Pat:

You are obviously a smart man in the fact you are asking these questions.

There is a lot of good feedback here already so hopefully I can add something new. A guide needs to be a good listener and enjoy providing what the client wants. Someone here gave some good advise and that was to find out up front what the client wants on a guided trip. I took a trip several years ago with my youngest son. I had been on several guided trips on my home river and asked if the guide could give my son some help in learning to cast. Turns out our guide had been a junior high school teacher for several years and he did a great job!

I expect the guide to know the waters and what the fish are taking at the time I am fishing. I often use a guide on unknown waters. I also like it when he offers to show me places I may fish the next day or without a guide.

A guide should be pleasant, good spirited, and make the trip fun for the client. I realize some clients are more challenging than others but a guide is there to provide expert advise and make it fun.
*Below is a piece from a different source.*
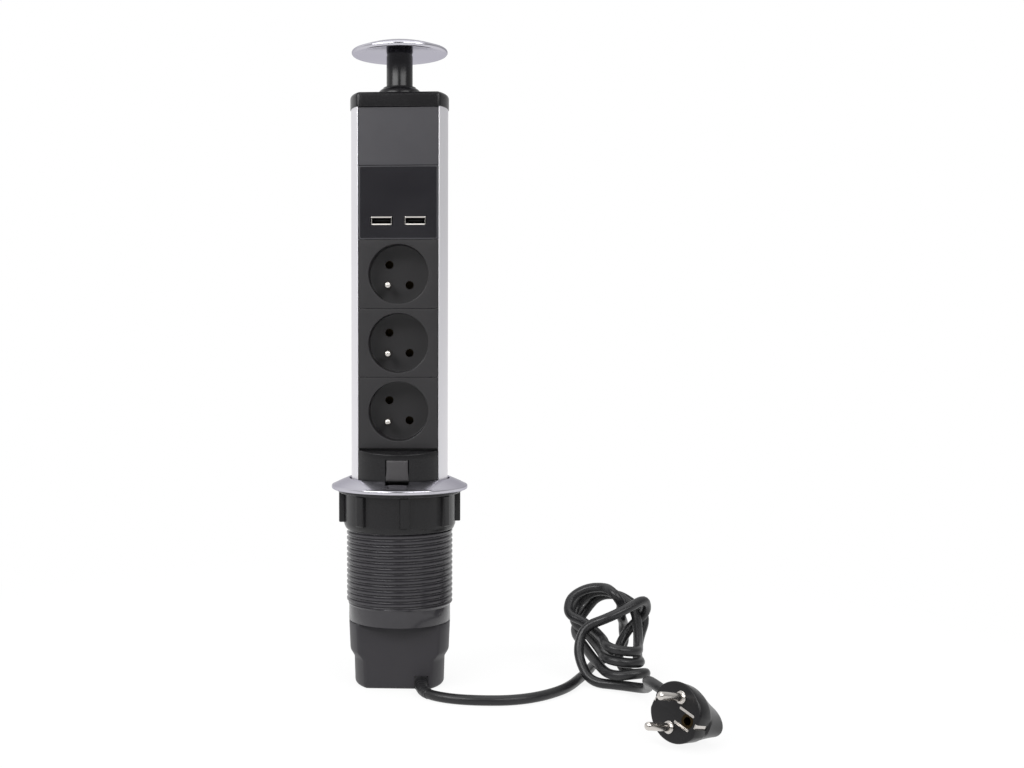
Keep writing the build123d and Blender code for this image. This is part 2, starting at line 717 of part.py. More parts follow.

On a guided trip, if the guide is not going to provide the flies needed or at least offer the flies needed, he should tell the client that at the time of the booking, not when the client arrives at the fly shop. That few dollars added expense can ruin a potential return client, not based on the dollar value, but the way it was handled. As a guide you are in the service business. Provide the services the customer is seeking.

I will get off my soap box now. Sorry for the lengthy post.